_Exercise task_
Send back all the data below, exactly as given.

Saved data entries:
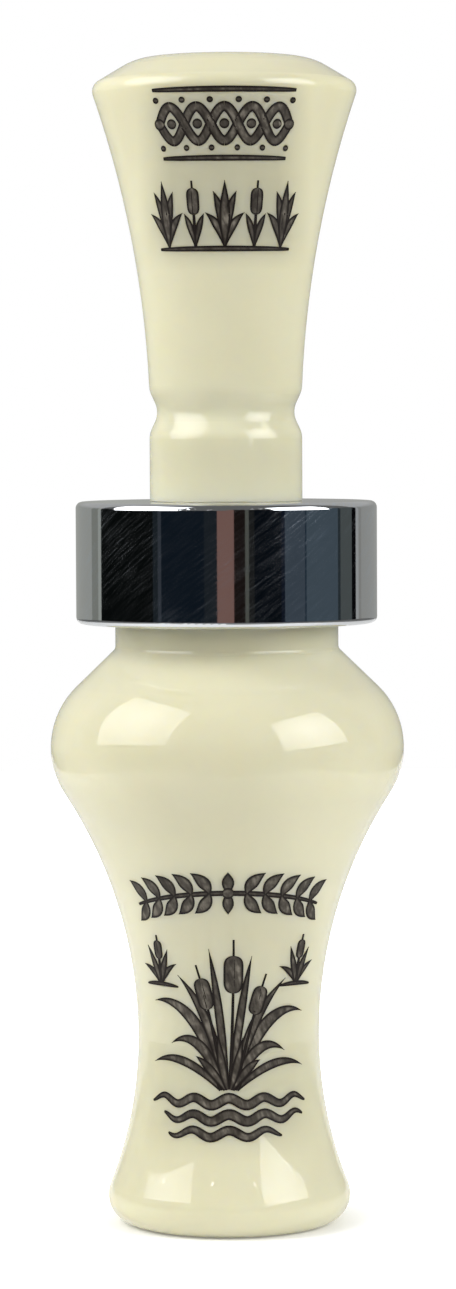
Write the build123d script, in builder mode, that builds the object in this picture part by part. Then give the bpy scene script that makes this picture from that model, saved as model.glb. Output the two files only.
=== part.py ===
"""Duck call: a turned acrylic barrel with a capped metal band, and the insert that it holds.

The call stands on its mouthpiece end, at z = 0, with its axis along +Z.
The barrel is the lower half. Its bore takes the insert, which is a bell, a tone board
glued into it, two O-rings, a reed and the wedge cork that clamps the reed.
The reed lies on the -Y side of the tone board.
"""

import os
from math import atan2, cos, degrees, hypot, radians, sin, sqrt, tan

from build123d import *

# Sizes are in millimetres. Heights with _z in their names are measured from the mouthpiece end.

# Barrel: bores
barrel_length = 76.6
socket_r = 15.875 / 2  # 5/8 in bore for the insert
mouth_bore_length = 14.7
mouth_step = 0.79  # the mouthpiece bore is this much smaller in radius
step_cone_length = 0.45  # left by the drill's point
mouth_inner_round = 1.4

# Barrel: outside
tenon_wall = 3.36  # wall of the tenon that carries the band
band_shoulder = 0.7  # step from that tenon out to the neck
neck_height = 2.75  # neck that shows below the band
crease_round = 0.6
bulge_r = 19.0
bulge_round = 9.06
bulge_drop = 10.62  # from the crease under the neck down to the widest point
waist_wall = 1.83
waist_z = 20.2
mouth_wall = 5.93
mouth_lip_round = 2.95

# Band: a cup-shaped ring with a flange over the end of the barrel
band_wall = 4.82
band_height = 13.05
band_flange = 1.2
band_edge_round = 0.7
band_mouth_chamfer = 0.25
glue_gap = 0.05

# Bell, the part of the insert that shows
shoulder_seat = 0.19  # ledge that rests on the band's flange
flange_gap = 0.06  # band's hole over the socket's radius
bell_length = 47.3
bell_mouth_r = 14.38  # at the corner, before it is rounded
bell_mouth_round = 1.2
bell_cone_height = 3.0
bell_cone_angle = 31.0
bell_crown_round = 6.5
flare_r = 111.0
bell_foot_round = 0.1
exhaust_r = 9.525 / 2  # 3/8 in bore
exhaust_round = 2.0

# Lanyard groove round the bell
groove_height = 9.55  # above the bell's foot
groove_depth = 1.07  # of the sharp V, before its floor is rounded
groove_slope = 25.0
groove_round = 2.4

# Tone board
tenon_clearance = 0.14
spigot_step = 2.3
spigot_length = 12.8
spigot_end_gap = 0.2
tip_clearance = 1.6  # between the board's tip and the bottom of the socket
board_gap = 0.34  # the board is this much thinner in radius than the socket
reed_face = -1.4  # y of the flat that the reed lies on
slot_depth = 8.0
slot_mouth = 3.8  # height of the cork slot at its front
slot_back = 2.8
lay_flat = 8.0  # straight part of the reed's bed, ahead of the cork slot
lay_drop = 1.5  # how far the bed falls away at the tip
tip_corner_round = 5.0
belly_length = 14.0  # ramp under the tip
belly_rise = 3.4
tone_bore_r = 4.7625 / 2  # 3/16 in drill
tone_bore_y = 1.6
channel_land = 2.2  # flat left between the cork slot and the open channel
channel_end = 6.5  # the channel runs out this far from the tip
tenon_chamfer = 0.4

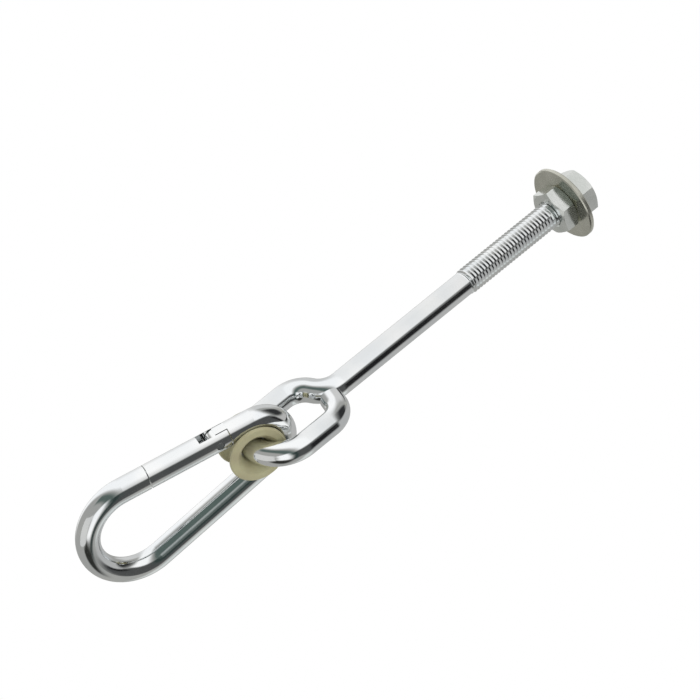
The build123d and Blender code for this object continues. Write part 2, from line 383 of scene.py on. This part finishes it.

_Answer in full_
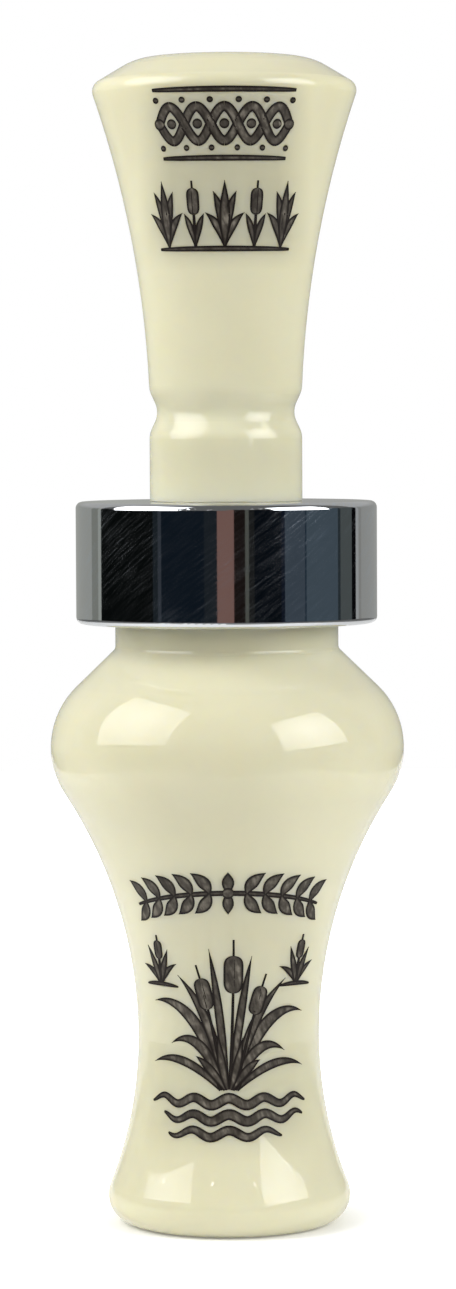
Write the build123d script, in builder mode, that builds the object in this picture part by part. Then give the bpy scene script that makes this picture from that model, saved as model.glb. Output the two files only.
=== part.py ===
"""Duck call: a turned acrylic barrel with a capped metal band, and the insert that it holds.

The call stands on its mouthpiece end, at z = 0, with its axis along +Z.
The barrel is the lower half. Its bore takes the insert, which is a bell, a tone board
glued into it, two O-rings, a reed and the wedge cork that clamps the reed.
The reed lies on the -Y side of the tone board.
"""

import os
from math import atan2, cos, degrees, hypot, radians, sin, sqrt, tan

from build123d import *

# Sizes are in millimetres. Heights with _z in their names are measured from the mouthpiece end.

# Barrel: bores
barrel_length = 76.6
socket_r = 15.875 / 2  # 5/8 in bore for the insert
mouth_bore_length = 14.7
mouth_step = 0.79  # the mouthpiece bore is this much smaller in radius
step_cone_length = 0.45  # left by the drill's point
mouth_inner_round = 1.4

# Barrel: outside
tenon_wall = 3.36  # wall of the tenon that carries the band
band_shoulder = 0.7  # step from that tenon out to the neck
neck_height = 2.75  # neck that shows below the band
crease_round = 0.6
bulge_r = 19.0
bulge_round = 9.06
bulge_drop = 10.62  # from the crease under the neck down to the widest point
waist_wall = 1.83
waist_z = 20.2
mouth_wall = 5.93
mouth_lip_round = 2.95

# Band: a cup-shaped ring with a flange over the end of the barrel
band_wall = 4.82
band_height = 13.05
band_flange = 1.2
band_edge_round = 0.7
band_mouth_chamfer = 0.25
glue_gap = 0.05

# Bell, the part of the insert that shows
shoulder_seat = 0.19  # ledge that rests on the band's flange
flange_gap = 0.06  # band's hole over the socket's radius
bell_length = 47.3
bell_mouth_r = 14.38  # at the corner, before it is rounded
bell_mouth_round = 1.2
bell_cone_height = 3.0
bell_cone_angle = 31.0
bell_crown_round = 6.5
flare_r = 111.0
bell_foot_round = 0.1
exhaust_r = 9.525 / 2  # 3/8 in bore
exhaust_round = 2.0

# Lanyard groove round the bell
groove_height = 9.55  # above the bell's foot
groove_depth = 1.07  # of the sharp V, before its floor is rounded
groove_slope = 25.0
groove_round = 2.4

# Tone board
tenon_clearance = 0.14
spigot_step = 2.3
spigot_length = 12.8
spigot_end_gap = 0.2
tip_clearance = 1.6  # between the board's tip and the bottom of the socket
board_gap = 0.34  # the board is this much thinner in radius than the socket
reed_face = -1.4  # y of the flat that the reed lies on
slot_depth = 8.0
slot_mouth = 3.8  # height of the cork slot at its front
slot_back = 2.8
lay_flat = 8.0  # straight part of the reed's bed, ahead of the cork slot
lay_drop = 1.5  # how far the bed falls away at the tip
tip_corner_round = 5.0
belly_length = 14.0  # ramp under the tip
belly_rise = 3.4
tone_bore_r = 4.7625 / 2  # 3/16 in drill
tone_bore_y = 1.6
channel_land = 2.2  # flat left between the cork slot and the open channel
channel_end = 6.5  # the channel runs out this far from the tip
tenon_chamfer = 0.4

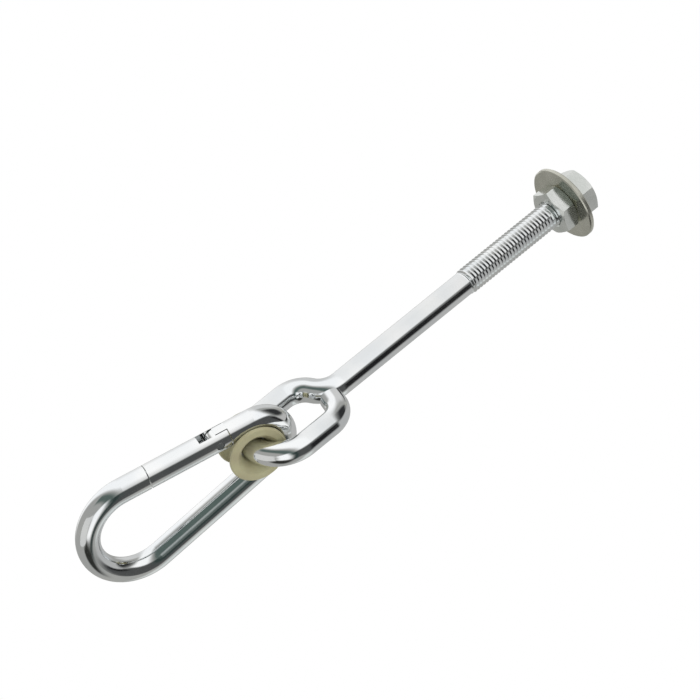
The build123d and Blender code for this object continues. Write part 2, from line 383 of scene.py on. This part finishes it.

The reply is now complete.